### RECORD EXCERPTS
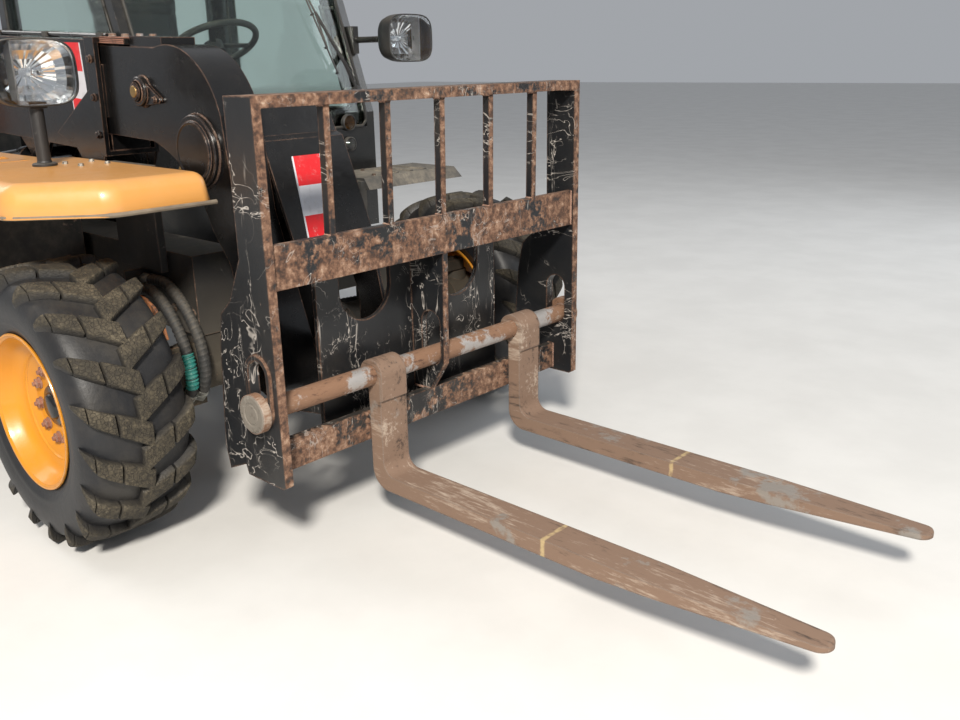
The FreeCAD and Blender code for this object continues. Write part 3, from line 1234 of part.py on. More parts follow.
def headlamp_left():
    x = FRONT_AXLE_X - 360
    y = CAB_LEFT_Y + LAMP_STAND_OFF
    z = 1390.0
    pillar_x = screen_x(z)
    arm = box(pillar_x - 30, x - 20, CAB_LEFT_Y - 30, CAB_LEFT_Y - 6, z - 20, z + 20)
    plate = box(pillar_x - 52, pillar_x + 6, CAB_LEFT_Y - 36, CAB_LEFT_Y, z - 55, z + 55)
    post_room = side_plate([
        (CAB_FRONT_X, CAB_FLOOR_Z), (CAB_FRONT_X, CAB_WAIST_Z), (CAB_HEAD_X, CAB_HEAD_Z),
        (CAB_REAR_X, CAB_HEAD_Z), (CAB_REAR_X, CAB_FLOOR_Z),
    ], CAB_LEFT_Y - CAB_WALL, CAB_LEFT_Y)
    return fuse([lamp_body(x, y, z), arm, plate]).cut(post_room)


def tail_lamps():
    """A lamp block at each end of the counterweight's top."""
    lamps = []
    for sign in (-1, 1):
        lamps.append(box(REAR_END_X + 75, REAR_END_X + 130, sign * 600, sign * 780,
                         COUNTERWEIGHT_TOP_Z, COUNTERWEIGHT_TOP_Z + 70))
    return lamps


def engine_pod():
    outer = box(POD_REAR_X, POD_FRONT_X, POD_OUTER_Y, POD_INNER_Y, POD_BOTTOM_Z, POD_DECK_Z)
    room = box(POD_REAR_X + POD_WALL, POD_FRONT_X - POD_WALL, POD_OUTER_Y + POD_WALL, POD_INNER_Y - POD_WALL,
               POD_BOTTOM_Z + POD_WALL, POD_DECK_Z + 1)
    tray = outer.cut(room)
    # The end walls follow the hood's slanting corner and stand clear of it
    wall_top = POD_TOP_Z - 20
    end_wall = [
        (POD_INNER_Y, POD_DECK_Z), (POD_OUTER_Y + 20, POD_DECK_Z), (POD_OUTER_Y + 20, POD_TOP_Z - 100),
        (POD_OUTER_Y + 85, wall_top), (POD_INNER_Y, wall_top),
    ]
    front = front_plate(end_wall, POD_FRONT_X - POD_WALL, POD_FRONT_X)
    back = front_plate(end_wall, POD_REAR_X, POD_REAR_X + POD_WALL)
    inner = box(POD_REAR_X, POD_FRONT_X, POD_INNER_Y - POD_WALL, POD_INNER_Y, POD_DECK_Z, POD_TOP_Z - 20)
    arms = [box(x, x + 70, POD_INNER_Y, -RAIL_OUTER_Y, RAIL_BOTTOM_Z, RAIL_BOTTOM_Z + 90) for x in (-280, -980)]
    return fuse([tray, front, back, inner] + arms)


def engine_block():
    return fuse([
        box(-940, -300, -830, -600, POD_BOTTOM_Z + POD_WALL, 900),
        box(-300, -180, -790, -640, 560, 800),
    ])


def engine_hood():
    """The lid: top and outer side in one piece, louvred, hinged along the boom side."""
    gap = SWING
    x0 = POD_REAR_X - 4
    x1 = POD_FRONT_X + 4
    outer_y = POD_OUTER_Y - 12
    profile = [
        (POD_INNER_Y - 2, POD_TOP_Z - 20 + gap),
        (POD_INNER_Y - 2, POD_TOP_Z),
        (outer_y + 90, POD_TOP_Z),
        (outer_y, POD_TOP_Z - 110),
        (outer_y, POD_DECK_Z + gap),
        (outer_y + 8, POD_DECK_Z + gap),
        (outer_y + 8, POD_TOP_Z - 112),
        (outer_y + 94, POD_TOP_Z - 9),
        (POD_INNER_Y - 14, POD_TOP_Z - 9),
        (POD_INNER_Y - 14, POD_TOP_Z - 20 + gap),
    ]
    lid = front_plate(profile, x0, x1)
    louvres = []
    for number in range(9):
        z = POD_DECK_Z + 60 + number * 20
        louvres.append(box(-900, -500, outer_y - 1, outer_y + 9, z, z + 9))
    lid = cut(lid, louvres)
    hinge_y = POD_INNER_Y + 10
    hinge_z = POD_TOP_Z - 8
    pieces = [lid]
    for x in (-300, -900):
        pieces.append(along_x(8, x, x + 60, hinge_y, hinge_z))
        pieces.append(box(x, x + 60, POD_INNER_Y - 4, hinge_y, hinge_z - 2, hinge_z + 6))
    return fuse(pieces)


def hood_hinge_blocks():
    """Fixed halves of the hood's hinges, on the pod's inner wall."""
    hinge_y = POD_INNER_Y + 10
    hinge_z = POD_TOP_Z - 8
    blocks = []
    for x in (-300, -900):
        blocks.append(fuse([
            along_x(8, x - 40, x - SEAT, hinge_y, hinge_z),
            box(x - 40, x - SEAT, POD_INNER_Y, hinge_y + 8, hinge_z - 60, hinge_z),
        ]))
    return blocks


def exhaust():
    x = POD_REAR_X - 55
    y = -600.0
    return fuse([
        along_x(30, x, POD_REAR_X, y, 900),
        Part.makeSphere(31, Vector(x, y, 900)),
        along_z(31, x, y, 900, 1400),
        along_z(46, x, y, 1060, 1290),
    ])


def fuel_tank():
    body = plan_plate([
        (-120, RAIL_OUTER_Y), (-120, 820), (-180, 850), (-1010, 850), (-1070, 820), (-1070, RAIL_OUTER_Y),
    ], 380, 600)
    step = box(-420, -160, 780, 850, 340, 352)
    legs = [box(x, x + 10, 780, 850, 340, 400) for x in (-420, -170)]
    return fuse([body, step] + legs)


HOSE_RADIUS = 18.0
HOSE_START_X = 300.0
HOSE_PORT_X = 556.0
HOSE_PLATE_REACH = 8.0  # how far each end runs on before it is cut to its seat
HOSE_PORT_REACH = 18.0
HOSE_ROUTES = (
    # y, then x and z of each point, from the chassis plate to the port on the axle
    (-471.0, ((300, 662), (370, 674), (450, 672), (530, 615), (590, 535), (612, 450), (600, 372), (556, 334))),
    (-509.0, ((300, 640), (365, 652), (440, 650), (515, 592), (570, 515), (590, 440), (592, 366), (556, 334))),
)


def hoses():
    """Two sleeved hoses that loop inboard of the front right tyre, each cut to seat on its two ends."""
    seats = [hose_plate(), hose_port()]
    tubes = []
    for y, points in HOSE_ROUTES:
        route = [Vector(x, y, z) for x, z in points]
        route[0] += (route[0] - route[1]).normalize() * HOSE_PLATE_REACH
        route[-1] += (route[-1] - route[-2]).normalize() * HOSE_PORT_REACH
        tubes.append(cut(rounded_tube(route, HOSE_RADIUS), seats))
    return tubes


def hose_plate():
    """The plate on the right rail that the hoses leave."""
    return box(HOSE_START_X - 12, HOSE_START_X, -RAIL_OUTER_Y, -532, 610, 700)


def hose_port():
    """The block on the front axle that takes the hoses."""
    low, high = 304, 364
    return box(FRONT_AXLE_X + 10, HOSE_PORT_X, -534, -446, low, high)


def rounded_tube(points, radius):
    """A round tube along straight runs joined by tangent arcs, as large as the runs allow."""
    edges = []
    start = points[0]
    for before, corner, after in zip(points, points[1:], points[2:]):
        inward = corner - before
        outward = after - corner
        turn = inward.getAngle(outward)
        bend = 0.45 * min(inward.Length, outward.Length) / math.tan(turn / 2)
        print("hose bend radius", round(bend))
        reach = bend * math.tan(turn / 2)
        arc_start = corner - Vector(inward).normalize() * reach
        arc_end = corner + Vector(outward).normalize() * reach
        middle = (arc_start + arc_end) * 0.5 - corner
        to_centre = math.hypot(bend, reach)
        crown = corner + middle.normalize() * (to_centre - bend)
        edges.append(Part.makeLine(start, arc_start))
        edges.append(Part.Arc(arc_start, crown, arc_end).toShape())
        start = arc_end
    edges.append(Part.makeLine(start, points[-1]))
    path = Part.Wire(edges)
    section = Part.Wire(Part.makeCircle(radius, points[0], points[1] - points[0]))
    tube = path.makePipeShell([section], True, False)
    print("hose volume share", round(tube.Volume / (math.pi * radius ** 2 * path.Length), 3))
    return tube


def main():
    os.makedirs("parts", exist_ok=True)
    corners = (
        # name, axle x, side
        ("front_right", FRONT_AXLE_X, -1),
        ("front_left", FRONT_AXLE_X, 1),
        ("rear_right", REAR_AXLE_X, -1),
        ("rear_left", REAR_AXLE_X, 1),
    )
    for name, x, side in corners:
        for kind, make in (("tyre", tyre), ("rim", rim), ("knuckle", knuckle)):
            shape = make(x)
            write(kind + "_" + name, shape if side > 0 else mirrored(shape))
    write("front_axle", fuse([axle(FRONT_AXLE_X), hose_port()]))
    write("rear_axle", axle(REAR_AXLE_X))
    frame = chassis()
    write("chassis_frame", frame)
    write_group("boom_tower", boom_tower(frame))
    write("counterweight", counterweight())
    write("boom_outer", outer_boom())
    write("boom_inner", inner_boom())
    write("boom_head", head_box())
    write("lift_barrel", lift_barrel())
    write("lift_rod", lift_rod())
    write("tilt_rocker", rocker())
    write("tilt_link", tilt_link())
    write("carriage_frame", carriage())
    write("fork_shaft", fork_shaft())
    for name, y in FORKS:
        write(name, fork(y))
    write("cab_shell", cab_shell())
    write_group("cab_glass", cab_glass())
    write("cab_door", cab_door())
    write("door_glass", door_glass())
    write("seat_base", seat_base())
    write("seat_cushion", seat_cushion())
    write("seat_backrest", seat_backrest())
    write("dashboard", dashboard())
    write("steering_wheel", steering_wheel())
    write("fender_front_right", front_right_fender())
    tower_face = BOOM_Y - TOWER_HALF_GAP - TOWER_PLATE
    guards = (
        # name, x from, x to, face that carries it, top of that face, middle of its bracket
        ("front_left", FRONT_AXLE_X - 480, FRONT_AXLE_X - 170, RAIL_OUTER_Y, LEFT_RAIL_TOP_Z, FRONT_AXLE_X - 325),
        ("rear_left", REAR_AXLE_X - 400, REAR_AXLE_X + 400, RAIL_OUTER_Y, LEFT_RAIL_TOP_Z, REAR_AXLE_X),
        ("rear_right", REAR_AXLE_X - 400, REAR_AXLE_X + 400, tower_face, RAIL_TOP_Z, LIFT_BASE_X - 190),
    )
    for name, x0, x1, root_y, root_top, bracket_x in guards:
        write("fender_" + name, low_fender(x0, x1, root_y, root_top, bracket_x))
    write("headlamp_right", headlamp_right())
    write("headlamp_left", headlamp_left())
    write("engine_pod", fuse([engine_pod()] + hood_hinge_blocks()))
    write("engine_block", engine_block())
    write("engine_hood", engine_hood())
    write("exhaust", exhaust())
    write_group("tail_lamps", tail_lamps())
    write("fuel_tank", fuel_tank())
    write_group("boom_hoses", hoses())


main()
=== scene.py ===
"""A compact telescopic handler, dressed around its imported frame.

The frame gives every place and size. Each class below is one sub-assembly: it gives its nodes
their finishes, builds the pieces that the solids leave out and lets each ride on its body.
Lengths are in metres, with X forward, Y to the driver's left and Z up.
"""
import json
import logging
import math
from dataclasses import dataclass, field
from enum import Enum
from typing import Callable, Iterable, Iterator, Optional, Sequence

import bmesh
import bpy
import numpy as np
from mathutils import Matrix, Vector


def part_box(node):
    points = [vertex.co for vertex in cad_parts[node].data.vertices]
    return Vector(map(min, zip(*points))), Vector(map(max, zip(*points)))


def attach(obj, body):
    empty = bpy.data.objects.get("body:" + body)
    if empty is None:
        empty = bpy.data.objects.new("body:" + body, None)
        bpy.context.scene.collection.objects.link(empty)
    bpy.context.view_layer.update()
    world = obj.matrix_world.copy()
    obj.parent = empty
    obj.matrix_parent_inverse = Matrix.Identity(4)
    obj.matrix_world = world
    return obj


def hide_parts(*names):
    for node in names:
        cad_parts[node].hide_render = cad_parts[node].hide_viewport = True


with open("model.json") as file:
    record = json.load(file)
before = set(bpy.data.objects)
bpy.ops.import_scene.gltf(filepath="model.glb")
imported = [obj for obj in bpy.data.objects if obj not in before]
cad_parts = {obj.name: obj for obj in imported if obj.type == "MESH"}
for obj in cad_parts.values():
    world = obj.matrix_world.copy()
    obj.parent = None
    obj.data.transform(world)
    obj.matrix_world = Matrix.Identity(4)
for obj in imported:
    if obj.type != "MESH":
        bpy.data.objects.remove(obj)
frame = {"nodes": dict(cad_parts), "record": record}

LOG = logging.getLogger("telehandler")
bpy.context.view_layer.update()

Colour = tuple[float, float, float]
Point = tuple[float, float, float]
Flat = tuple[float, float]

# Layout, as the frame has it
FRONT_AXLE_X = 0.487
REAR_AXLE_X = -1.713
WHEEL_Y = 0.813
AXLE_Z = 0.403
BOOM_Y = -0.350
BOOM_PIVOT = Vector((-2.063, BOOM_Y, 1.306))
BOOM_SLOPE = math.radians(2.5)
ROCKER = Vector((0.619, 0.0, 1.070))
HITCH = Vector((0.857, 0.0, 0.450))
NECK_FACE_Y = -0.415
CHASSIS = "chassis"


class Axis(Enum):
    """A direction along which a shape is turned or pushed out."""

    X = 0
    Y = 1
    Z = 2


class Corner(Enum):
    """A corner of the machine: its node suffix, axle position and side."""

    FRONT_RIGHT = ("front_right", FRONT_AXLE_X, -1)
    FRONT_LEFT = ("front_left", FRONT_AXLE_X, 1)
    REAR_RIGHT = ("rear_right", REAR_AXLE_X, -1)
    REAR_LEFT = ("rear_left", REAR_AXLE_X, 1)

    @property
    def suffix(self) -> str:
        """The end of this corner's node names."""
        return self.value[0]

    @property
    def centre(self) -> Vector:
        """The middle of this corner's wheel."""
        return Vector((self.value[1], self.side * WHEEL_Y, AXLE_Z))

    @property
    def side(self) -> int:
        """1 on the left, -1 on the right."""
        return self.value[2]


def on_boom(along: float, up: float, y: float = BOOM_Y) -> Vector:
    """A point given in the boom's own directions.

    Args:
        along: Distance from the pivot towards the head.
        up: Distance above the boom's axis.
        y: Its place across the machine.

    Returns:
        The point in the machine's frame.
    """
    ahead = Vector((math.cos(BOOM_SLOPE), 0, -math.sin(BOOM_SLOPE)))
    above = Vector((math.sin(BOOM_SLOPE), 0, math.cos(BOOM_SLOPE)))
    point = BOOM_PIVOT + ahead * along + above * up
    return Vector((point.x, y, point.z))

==

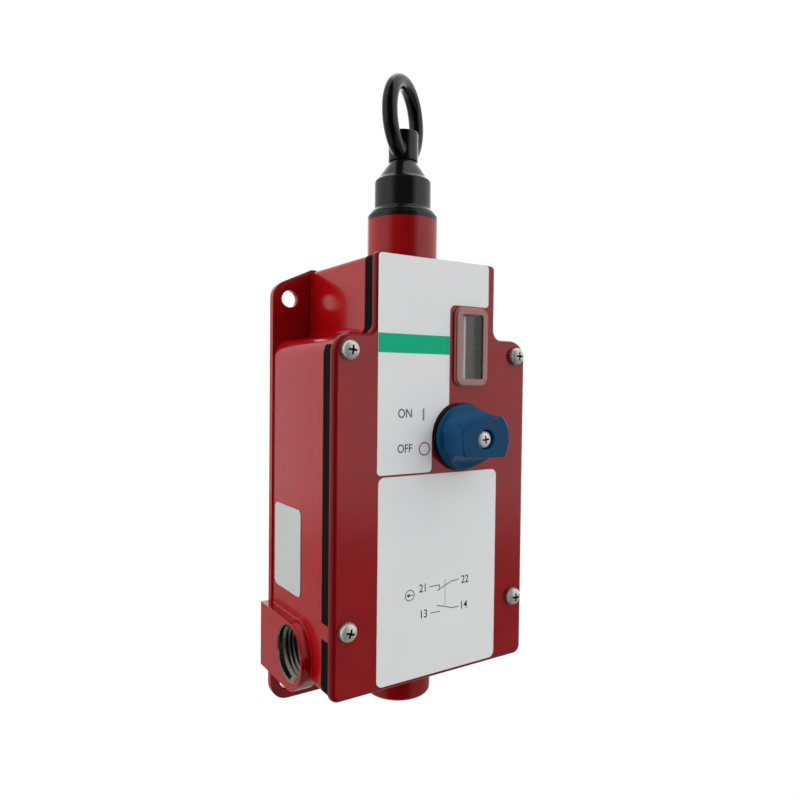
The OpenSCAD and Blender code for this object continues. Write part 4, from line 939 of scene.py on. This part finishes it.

### THE EXERCISE
Output exactly the lines running from the line containing "The FreeCAD and" through the line containing "return lamps", and only those lines.

### FINAL RESULT
The FreeCAD and Blender code for this object continues. Write part 3, from line 1234 of part.py on. More parts follow.
def headlamp_left():
    x = FRONT_AXLE_X - 360
    y = CAB_LEFT_Y + LAMP_STAND_OFF
    z = 1390.0
    pillar_x = screen_x(z)
    arm = box(pillar_x - 30, x - 20, CAB_LEFT_Y - 30, CAB_LEFT_Y - 6, z - 20, z + 20)
    plate = box(pillar_x - 52, pillar_x + 6, CAB_LEFT_Y - 36, CAB_LEFT_Y, z - 55, z + 55)
    post_room = side_plate([
        (CAB_FRONT_X, CAB_FLOOR_Z), (CAB_FRONT_X, CAB_WAIST_Z), (CAB_HEAD_X, CAB_HEAD_Z),
        (CAB_REAR_X, CAB_HEAD_Z), (CAB_REAR_X, CAB_FLOOR_Z),
    ], CAB_LEFT_Y - CAB_WALL, CAB_LEFT_Y)
    return fuse([lamp_body(x, y, z), arm, plate]).cut(post_room)


def tail_lamps():
    """A lamp block at each end of the counterweight's top."""
    lamps = []
    for sign in (-1, 1):
        lamps.append(box(REAR_END_X + 75, REAR_END_X + 130, sign * 600, sign * 780,
                         COUNTERWEIGHT_TOP_Z, COUNTERWEIGHT_TOP_Z + 70))
    return lamps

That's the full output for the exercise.